After my recent forays into my family’s history, daily life has caught up with me again and I’ve been running fast to keep up these last few days. From leading a Mothering Sunday service last Sunday, to hosting a meeting on Monday and welcoming a friend today, life is suddenly very full and busy again.

Now I’m getting ready to welcome my next-to-youngest sister and her husband and pet dog for a visit which begins tomorrow afternoon and will end nicely in time for me to finish my final preparations for next Sunday’s service. Think of me tomorrow morning, as I dust and hoover and change beds and prepare food. 


Hopefully I won’t get lost forever in the duvet covers before I can enjoy a couple of days of not-stop conversation and laughter, interspersed with pleasant relaxation over lingering meals.  Our youngest sister and her husband and dog live not far away and will join us, so there will be a lot of chatter and teasing and “do you remember when”. I hope our poor husbands can keep up…



Cartoon via The Poke.

Tuesday, March 10, 2015

Lost in the past

It all started early last month, when I learned that the genealogical website Ancestry was offering a weekend of free access to all its records. Two of my three younger sisters have done a great deal of family history research over the past few years, but somehow the bug passed me by. I’ve been genuinely interested in their discoveries and have used some of their information in previous posts, but I never felt the need to do the research myself - until now.

The Ancestry weekend whetted my appetite and since then I’ve enjoyed starting to put together my own version of our family tree.  However, last weekend moved things onto a whole new level. This is because another family history website was offering three whole days of free access to their huge stock of worldwide records  and this time DH was away visiting his mother and I had almost the entire weekend to myself.

Over the previous few weeks I had learned enough to know exactly what to look for this time. In three packed days I experienced the most enormous enjoyment and satisfaction as I gradually put flesh on the bones of my skeleton family tree (if you’ll excuse the mixed metaphor) and fitted half-forgotten names from my childhood into their proper places. Without DH to remind me about mealtimes I even forgot to have breakfast one day and ended up eating my cereal for lunch!

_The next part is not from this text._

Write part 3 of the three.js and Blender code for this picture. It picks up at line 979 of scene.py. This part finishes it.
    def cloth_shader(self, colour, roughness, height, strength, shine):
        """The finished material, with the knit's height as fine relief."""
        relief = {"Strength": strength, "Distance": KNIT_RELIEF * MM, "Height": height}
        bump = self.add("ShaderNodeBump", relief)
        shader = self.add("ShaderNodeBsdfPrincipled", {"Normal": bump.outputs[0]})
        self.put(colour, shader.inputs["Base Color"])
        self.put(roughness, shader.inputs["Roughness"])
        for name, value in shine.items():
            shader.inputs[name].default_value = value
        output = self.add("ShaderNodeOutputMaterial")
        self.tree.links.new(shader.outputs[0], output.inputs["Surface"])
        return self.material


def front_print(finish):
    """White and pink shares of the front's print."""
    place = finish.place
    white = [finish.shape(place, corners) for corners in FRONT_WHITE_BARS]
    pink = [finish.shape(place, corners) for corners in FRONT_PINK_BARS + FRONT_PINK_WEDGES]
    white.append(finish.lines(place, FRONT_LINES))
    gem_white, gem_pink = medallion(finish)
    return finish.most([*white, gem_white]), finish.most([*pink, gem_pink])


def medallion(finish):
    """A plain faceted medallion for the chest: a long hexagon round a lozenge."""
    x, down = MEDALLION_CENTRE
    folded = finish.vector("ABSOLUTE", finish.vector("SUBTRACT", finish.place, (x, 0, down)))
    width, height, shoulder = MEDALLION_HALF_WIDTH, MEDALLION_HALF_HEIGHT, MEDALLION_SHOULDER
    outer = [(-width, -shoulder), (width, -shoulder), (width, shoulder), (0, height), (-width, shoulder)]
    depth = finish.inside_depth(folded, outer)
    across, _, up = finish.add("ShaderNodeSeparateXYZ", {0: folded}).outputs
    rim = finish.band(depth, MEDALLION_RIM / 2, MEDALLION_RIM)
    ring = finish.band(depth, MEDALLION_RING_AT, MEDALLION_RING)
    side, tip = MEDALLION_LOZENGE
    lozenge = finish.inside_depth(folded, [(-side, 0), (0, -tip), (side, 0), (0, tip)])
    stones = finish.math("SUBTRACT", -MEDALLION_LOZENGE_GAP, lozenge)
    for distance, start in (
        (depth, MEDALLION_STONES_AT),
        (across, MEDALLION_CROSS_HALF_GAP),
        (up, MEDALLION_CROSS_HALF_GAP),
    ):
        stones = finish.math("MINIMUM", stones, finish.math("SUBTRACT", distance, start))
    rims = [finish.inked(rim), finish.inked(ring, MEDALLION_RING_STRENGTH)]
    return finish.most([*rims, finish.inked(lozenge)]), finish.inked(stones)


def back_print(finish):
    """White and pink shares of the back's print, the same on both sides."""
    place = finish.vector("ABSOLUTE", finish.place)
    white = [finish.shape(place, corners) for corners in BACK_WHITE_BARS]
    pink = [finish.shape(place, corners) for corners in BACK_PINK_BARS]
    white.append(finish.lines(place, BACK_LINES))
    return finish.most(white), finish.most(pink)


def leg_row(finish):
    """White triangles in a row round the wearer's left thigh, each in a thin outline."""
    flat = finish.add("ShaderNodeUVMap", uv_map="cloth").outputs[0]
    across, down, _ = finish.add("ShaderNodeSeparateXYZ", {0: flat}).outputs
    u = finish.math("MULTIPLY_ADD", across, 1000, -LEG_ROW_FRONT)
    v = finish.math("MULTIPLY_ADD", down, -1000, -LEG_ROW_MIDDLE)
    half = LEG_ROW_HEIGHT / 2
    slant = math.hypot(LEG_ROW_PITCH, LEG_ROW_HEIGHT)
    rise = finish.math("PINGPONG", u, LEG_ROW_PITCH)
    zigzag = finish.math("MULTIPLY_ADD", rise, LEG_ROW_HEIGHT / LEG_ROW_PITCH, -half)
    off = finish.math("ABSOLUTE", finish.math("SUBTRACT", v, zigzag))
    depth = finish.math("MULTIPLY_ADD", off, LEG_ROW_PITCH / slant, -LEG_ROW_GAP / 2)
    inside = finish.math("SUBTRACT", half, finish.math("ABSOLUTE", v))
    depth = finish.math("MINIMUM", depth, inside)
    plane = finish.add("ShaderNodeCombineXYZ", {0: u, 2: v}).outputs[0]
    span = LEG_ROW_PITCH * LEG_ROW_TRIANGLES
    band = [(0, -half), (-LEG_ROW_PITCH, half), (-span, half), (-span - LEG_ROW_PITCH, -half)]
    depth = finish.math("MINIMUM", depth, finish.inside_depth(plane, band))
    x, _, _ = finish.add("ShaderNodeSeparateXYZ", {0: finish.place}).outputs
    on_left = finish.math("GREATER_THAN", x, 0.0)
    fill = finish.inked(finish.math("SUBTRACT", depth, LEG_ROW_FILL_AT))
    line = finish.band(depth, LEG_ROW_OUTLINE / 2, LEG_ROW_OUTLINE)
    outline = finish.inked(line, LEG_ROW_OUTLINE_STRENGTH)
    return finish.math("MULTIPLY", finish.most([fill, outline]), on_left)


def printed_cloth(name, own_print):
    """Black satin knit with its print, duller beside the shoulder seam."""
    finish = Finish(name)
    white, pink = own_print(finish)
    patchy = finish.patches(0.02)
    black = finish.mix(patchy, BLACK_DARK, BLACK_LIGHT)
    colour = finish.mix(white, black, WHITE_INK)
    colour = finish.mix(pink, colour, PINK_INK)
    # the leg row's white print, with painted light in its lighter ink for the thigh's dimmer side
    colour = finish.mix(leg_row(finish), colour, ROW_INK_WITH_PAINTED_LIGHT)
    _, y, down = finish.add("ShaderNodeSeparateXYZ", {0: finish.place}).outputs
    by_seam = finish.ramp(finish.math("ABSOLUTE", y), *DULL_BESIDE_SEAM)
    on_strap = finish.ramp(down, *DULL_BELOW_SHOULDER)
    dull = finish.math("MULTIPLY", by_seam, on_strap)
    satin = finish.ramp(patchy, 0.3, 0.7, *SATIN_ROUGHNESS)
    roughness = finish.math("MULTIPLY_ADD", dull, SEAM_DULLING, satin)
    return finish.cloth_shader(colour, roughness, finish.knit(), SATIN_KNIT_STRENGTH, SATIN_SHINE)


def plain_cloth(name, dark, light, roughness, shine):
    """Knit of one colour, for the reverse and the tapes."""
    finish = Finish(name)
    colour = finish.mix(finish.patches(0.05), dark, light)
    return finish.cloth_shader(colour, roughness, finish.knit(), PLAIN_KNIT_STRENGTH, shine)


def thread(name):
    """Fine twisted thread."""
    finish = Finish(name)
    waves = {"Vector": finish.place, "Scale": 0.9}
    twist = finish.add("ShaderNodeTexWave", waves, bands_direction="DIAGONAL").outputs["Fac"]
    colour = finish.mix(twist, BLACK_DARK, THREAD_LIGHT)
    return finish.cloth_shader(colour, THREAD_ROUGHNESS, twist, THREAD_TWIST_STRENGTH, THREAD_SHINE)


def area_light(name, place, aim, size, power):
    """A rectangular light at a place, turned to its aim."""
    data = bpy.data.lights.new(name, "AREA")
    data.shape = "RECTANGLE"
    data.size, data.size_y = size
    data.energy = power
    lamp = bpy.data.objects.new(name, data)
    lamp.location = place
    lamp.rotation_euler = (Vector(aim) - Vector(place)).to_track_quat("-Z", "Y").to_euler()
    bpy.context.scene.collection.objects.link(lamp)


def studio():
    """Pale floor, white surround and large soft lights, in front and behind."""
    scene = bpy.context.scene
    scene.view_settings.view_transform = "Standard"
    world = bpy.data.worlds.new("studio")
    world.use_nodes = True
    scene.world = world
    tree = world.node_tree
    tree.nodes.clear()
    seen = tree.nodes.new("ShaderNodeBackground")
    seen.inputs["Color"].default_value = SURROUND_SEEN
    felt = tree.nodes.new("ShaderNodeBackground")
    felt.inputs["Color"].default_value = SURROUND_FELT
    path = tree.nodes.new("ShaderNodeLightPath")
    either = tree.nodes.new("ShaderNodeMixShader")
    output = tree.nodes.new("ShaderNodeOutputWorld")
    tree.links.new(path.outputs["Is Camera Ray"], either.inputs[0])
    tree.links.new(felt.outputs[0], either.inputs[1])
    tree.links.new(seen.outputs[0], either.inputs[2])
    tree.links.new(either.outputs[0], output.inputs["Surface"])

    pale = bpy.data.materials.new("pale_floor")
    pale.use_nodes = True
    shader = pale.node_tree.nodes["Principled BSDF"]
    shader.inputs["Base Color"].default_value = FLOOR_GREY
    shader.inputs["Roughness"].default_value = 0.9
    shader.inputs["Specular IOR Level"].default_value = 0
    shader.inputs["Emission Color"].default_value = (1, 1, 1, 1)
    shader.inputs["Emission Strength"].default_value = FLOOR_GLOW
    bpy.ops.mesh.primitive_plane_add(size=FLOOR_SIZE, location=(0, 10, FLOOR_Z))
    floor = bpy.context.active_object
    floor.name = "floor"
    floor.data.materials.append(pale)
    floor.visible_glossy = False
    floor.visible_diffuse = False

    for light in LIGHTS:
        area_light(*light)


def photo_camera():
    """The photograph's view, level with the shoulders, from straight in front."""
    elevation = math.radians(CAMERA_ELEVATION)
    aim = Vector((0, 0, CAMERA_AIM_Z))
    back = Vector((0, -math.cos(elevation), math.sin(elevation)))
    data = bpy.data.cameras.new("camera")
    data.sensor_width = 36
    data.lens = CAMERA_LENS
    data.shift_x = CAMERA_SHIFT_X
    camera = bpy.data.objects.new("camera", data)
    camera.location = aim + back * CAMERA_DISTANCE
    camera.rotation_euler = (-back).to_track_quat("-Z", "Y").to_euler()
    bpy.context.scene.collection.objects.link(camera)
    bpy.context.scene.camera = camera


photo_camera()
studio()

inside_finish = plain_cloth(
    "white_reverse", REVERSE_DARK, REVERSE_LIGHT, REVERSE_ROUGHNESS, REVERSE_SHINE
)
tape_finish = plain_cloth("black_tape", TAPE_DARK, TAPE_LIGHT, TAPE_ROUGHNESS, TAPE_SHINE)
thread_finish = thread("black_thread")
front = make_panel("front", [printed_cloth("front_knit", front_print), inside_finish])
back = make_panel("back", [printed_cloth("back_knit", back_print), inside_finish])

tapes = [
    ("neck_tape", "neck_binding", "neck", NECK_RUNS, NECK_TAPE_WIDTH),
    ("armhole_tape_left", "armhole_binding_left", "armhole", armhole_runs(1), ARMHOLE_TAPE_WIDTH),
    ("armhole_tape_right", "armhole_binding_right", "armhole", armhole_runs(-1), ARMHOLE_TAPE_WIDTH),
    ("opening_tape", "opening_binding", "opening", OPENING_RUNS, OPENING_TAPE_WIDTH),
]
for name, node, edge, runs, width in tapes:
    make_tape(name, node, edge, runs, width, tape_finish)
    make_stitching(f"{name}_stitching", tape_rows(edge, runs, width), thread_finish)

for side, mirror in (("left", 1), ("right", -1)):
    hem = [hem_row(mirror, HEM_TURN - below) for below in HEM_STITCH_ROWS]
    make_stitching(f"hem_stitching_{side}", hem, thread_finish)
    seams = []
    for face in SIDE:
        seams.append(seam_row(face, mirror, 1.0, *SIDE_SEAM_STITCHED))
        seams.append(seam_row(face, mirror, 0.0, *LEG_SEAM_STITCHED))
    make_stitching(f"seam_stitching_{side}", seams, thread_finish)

By the time the free access period ended I’d amassed an enormous amount of information, which I now have to organise and make sense of. But in addition to information I’ve gained something else over the past few days – something perhaps more important than factual details and certainly more personal.

Scanning through census returns, searching birth, marriage and death records, and adding details to the family tree, has brought the lives and backgrounds of my ancestors and their wider family members into very sharp focus, Suddenly I find myself trying to put myself into the shoes of two of my great-great-grandmothers, one of whom gave birth to at least thirteen live children and saw four die in infancy. Even more tragically, the other also had thirteen children, of whom only seven survived into adulthood.

My great-uncle George as he started school in 1896

The streets teemed with children, including three of my great-uncles.

Both these great-great-grandmothers lived in the industrial Lancashire town where I was born and I know the streets of small terraced houses in which they struggled to feed and clothe their large families.  One was the wife of a brick and tile maker, the other of a cotton weaver, so money must have often been very scarce with so many children to care for.

My great-grandfather, aged two, and seven of his siblings on the 1871 census

No wonder then that as soon as the children reached the school leaving age of 13, they too found themselves in the brickworks or the cotton mill, working long hours and bringing their wages home to swell the family purse. They usually went on living at home until they married and even then rarely moved far. One of my great-grandfathers, with his wife and child, lived just round the corner from an elder brother and his wife and both couples appear on the same page of the census return.

Spot two of the Fish brothers on the same census return

If they were female and didn’t marry they often went on living at home until their parents died. My grandmother’s mother was one of a family of nine, eight girls and one boy, of whom only four married. In the 1911 census six unmarried sisters are shown living with their widowed father. The youngest eventually married and I still have vivid childhood memories of her and her next sister, whom I knew as Aunt Ethel and Aunt Lil. If only I’d known enough then to ask about their lives and hear from their lips the way the world had changed since they were my age.



Or at least five of them. My maternal great-grandmother is on the far left.

Sadly those generations are long gone, but surprisingly vivid echoes of their lives and struggles, their joys and sorrows still linger in the apparently dry and dusty pages of those official records.

Yes, you’ve guessed it – I’m hooked!